Towards Robust Object Detection in Unseen Catheterization Laboratories

Abstract

Deep-learning-based object detectors, while offering exceptional performance, are data-dependent and can suffer from generalization issues. In this thesis, we investigated deep neural networks for detecting people and medical instruments in the vision-based workflow analysis system inside Catheterization Laboratories (Cath Labs). The central problem explored in this thesis is the fact that the performance of the detector can degrade drastically if it is trained and tested on data from different Cath Labs.

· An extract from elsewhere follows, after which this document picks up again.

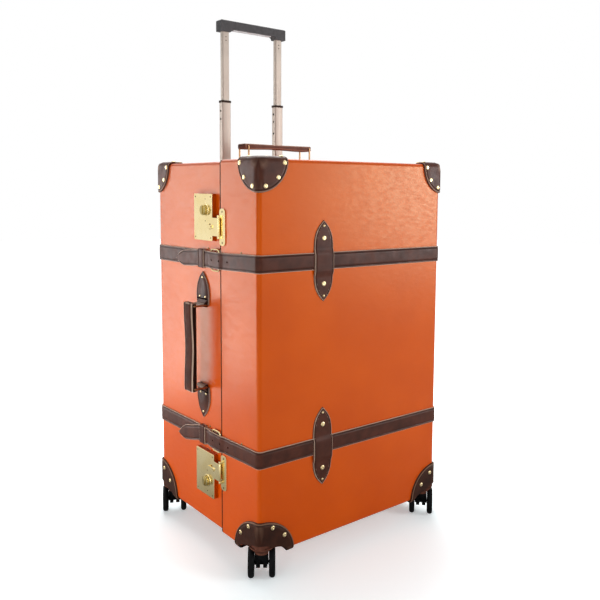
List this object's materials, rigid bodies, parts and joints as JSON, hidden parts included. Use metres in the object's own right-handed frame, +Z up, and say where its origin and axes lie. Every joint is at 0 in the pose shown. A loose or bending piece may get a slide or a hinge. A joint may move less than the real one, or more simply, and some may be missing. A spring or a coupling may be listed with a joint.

Our research aimed to investigate the underlying causes of this specific performance degradation and find solutions to mitigate this issue. We employed the YOLOv8 object detector and created datasets from clinical procedures recorded at Reinier de Graaf Hospital (RdGG) and Philips Best Campus, supplemented with publicly accessible images. An aggregated version of object detection metrics was created for multi-camera system evaluation. Through a series of experiments complemented by data visualization, we discovered that the performance degradation primarily stems from data distribution shifts in the feature space. Notably, the object detector trained on non-sensitive online images can generalize to unseen Cath Labs, outperforming the model trained on a procedure recording from a different Cath Lab. The detector trained on the online images achieved an mAP@0.5 of 0.517 on the RdGG dataset. Furthermore, by switching to the most suitable camera for each object, the multi-camera system can further improve detection performance significantly. An aggregated 1-camera mAP@0.5 of 0.679 is achieved for single-object classes on the RdGG dataset.